ビジネス保守という言葉が使われるようになって久しいが、それは時代的背景があるからではないだろうか。それを見落としてはならないと思う。
もはやマルクス主義を振りかざす時代ではなくなった。進歩的文化人は力を失ってしまった。ポストモダンといわれたあたりから、宙ぶらりんなものの言い方が一般化した。それでいて、中国の覇権主義が目に余るようになり、アメリカはかつてのような栄光を失い、国家が分断されている。我が国は自立に向けて踏み出さざるを得ないのである。
日本国民は、自らの手で自分たちを守り抜かなくならなくなった。それを多くの人たちが気付き始めており、保守的な物の見方が主流を占めつつあるのだ。ビジネス保守が成立するのは、そうした背景があるからである。

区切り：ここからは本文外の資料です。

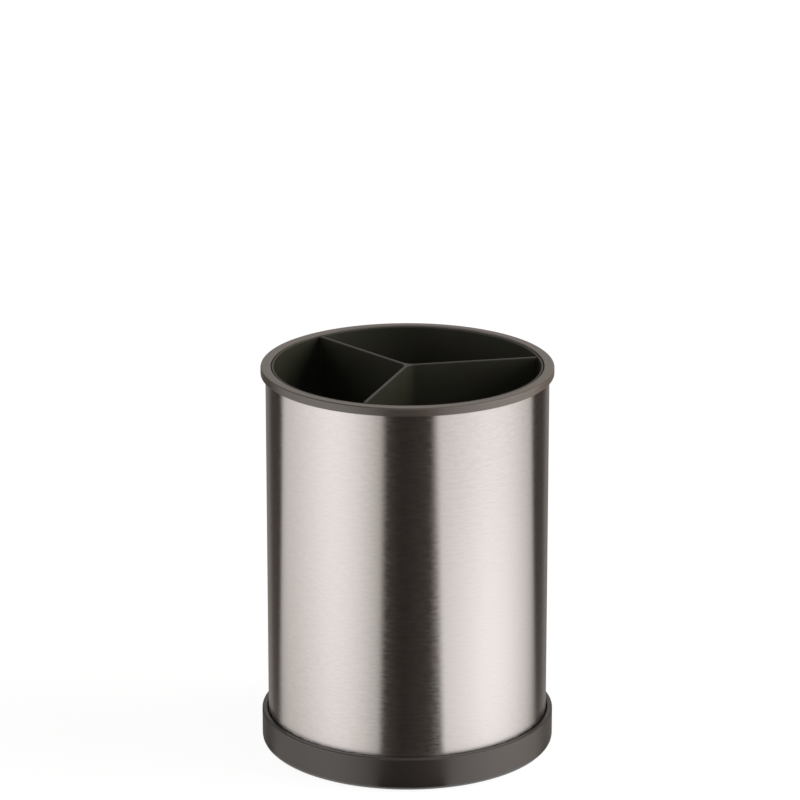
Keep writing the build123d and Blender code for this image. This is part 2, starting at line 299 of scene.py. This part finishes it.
def finish_named(name):
    """New material, with no nodes yet."""
    return Finish(bpy.data.materials.new(name))


def brushed_steel():
    """Sheet steel brushed round the can: long hairs, shorter strokes and slow clouds, and a dressed
    weld at the back. A lighter stroke is rougher too, so that it shows in dark reflections."""
    weld_half_width, relief_depth = 0.0011, 0.0000025
    darker, lighter, welded = (0.803, 0.795, 0.796, 1), (0.861, 0.853, 0.854, 1), (0.62, 0.60, 0.59, 1)
    steel = finish_named("brushed_steel")
    hairs = steel.noise((45, 45, 5200), 3.0, 0.6)
    strokes = steel.noise((240, 240, 950), 2.0, 0.5)
    cloud = steel.noise((9, 9, 5), 2.0, 0.5)
    weld = (1 - (steel.along("X").size() / weld_half_width).least(1.0)) * steel.along("Y").over(0.0)
    tone = 0.20 * hairs + 0.65 * strokes + 0.15 * cloud
    colour = steel.blend(tone.eased(0.38, 0.62), darker, lighter)
    colour = steel.blend(weld * 0.5, colour, welded)
    roughness = 0.19 + 0.01 * hairs + 0.07 * tone.eased(0.36, 0.64)
    relief = 0.6 * hairs + 0.4 * strokes + 0.6 * weld
    return steel.surface(Base_Color=colour, Metallic=1.0, Roughness=roughness, Anisotropic=1.0,
                         Anisotropic_Rotation=0.25, Normal=steel.bump(relief, relief_depth))


def moulded(name, colour, roughness, grain_depth, ior, specular):
    """Moulded plastic with a fine spark-eroded grain: tiny round pits, and slow changes in gloss."""
    spread = 0.14
    plastic = finish_named(name)
    grain = plastic.noise((2600, 2600, 2600), 2.0, 0.6)
    slow = plastic.noise((38, 38, 38), 3.0, 0.55)
    dark = tuple((1 - spread) * level for level in colour)
    light = tuple((1 + spread) * level for level in colour)
    tone = (0.35 * grain + 0.65 * slow).eased(0.3, 0.7)
    return plastic.surface(
        Base_Color=plastic.blend(tone, (*dark, 1), (*light, 1)),
        Roughness=roughness - 0.05 + 0.06 * slow + 0.04 * grain,
        IOR=ior, Specular_IOR_Level=specular, Normal=plastic.bump(grain, grain_depth))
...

しかし、今になって問題になってきたのは、アジテーター的な物言いで、金儲けをする人たちへの、不信感の高まりである。それは本来の保守のカテゴリーにはあてはまらないからだ。しかも、従来であれば、過激な左翼に分類されるような層が、保守を名乗りネットリンチに加担している。
現在の混沌とした状況下にあっては、絶対的なイデオロギーに振り回されるのではなく、それが事実に基づくかどうか、反証に耐えられるかどうかで判断していくしかないだろう。そこで重要になってくるのは、自己を絶対視しないということではないだろうか。「寛容と忍耐」こそが保守の原点なのである。